_Task prompt_.
Write out each line of the material again, word for word.

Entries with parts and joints
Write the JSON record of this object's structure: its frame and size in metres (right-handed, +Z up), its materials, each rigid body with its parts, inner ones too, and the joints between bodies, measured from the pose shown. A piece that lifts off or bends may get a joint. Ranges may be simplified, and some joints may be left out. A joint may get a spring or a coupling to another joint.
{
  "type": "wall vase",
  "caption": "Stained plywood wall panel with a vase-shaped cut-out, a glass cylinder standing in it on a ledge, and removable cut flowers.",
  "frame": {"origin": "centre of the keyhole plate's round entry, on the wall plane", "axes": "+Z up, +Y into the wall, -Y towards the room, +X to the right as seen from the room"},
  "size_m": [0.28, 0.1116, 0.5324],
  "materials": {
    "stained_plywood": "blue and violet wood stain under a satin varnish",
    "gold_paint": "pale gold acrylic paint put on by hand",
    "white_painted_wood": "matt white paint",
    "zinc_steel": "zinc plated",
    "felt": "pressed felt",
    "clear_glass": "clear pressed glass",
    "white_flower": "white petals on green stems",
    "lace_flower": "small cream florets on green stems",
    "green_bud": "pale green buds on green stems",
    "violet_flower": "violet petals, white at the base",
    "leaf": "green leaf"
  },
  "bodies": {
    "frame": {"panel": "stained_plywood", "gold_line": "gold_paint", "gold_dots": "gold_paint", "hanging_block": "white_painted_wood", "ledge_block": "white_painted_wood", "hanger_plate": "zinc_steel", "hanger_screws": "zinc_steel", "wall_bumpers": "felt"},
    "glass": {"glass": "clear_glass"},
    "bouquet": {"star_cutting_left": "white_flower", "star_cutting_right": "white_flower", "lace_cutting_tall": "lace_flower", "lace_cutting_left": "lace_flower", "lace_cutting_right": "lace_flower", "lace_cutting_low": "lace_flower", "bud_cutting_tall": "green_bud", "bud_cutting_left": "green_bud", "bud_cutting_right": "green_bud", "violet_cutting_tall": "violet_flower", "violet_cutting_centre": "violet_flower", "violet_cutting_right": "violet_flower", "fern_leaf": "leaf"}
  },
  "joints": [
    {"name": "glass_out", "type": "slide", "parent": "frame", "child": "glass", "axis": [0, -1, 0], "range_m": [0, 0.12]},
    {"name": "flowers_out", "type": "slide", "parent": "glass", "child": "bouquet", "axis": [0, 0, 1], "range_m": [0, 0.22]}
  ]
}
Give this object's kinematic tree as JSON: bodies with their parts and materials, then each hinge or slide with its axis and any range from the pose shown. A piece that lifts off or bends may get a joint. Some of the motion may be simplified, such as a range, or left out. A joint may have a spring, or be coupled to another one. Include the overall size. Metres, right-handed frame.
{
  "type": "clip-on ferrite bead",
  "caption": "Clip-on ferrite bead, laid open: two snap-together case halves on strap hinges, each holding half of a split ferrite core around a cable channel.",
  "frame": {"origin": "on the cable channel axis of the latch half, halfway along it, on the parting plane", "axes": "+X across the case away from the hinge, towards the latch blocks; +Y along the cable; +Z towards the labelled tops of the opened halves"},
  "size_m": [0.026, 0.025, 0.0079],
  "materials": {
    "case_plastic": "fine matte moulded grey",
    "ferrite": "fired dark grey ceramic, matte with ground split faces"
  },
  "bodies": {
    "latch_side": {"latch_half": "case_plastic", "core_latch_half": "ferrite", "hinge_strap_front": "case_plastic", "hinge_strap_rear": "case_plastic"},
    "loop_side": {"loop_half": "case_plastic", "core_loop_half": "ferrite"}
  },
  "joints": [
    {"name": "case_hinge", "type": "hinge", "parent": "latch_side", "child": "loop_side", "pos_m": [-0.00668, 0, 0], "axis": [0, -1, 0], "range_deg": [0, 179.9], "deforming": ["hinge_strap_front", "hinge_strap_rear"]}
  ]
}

_The answer_.
Write the JSON record of this object's structure: its frame and size in metres (right-handed, +Z up), its materials, each rigid body with its parts, inner ones too, and the joints between bodies, measured from the pose shown. A piece that lifts off or bends may get a joint. Ranges may be simplified, and some joints may be left out. A joint may get a spring or a coupling to another joint.
{
  "type": "wall vase",
  "caption": "Stained plywood wall panel with a vase-shaped cut-out, a glass cylinder standing in it on a ledge, and removable cut flowers.",
  "frame": {"origin": "centre of the keyhole plate's round entry, on the wall plane", "axes": "+Z up, +Y into the wall, -Y towards the room, +X to the right as seen from the room"},
  "size_m": [0.28, 0.1116, 0.5324],
  "materials": {
    "stained_plywood": "blue and violet wood stain under a satin varnish",
    "gold_paint": "pale gold acrylic paint put on by hand",
    "white_painted_wood": "matt white paint",
    "zinc_steel": "zinc plated",
    "felt": "pressed felt",
    "clear_glass": "clear pressed glass",
    "white_flower": "white petals on green stems",
    "lace_flower": "small cream florets on green stems",
    "green_bud": "pale green buds on green stems",
    "violet_flower": "violet petals, white at the base",
    "leaf": "green leaf"
  },
  "bodies": {
    "frame": {"panel": "stained_plywood", "gold_line": "gold_paint", "gold_dots": "gold_paint", "hanging_block": "white_painted_wood", "ledge_block": "white_painted_wood", "hanger_plate": "zinc_steel", "hanger_screws": "zinc_steel", "wall_bumpers": "felt"},
    "glass": {"glass": "clear_glass"},
    "bouquet": {"star_cutting_left": "white_flower", "star_cutting_right": "white_flower", "lace_cutting_tall": "lace_flower", "lace_cutting_left": "lace_flower", "lace_cutting_right": "lace_flower", "lace_cutting_low": "lace_flower", "bud_cutting_tall": "green_bud", "bud_cutting_left": "green_bud", "bud_cutting_right": "green_bud", "violet_cutting_tall": "violet_flower", "violet_cutting_centre": "violet_flower", "violet_cutting_right": "violet_flower", "fern_leaf": "leaf"}
  },
  "joints": [
    {"name": "glass_out", "type": "slide", "parent": "frame", "child": "glass", "axis": [0, -1, 0], "range_m": [0, 0.12]},
    {"name": "flowers_out", "type": "slide", "parent": "glass", "child": "bouquet", "axis": [0, 0, 1], "range_m": [0, 0.22]}
  ]
}
Give this object's kinematic tree as JSON: bodies with their parts and materials, then each hinge or slide with its axis and any range from the pose shown. A piece that lifts off or bends may get a joint. Some of the motion may be simplified, such as a range, or left out. A joint may have a spring, or be coupled to another one. Include the overall size. Metres, right-handed frame.
{
  "type": "clip-on ferrite bead",
  "caption": "Clip-on ferrite bead, laid open: two snap-together case halves on strap hinges, each holding half of a split ferrite core around a cable channel.",
  "frame": {"origin": "on the cable channel axis of the latch half, halfway along it, on the parting plane", "axes": "+X across the case away from the hinge, towards the latch blocks; +Y along the cable; +Z towards the labelled tops of the opened halves"},
  "size_m": [0.026, 0.025, 0.0079],
  "materials": {
    "case_plastic": "fine matte moulded grey",
    "ferrite": "fired dark grey ceramic, matte with ground split faces"
  },
  "bodies": {
    "latch_side": {"latch_half": "case_plastic", "core_latch_half": "ferrite", "hinge_strap_front": "case_plastic", "hinge_strap_rear": "case_plastic"},
    "loop_side": {"loop_half": "case_plastic", "core_loop_half": "ferrite"}
  },
  "joints": [
    {"name": "case_hinge", "type": "hinge", "parent": "latch_side", "child": "loop_side", "pos_m": [-0.00668, 0, 0], "axis": [0, -1, 0], "range_deg": [0, 179.9], "deforming": ["hinge_strap_front", "hinge_strap_rear"]}
  ]
}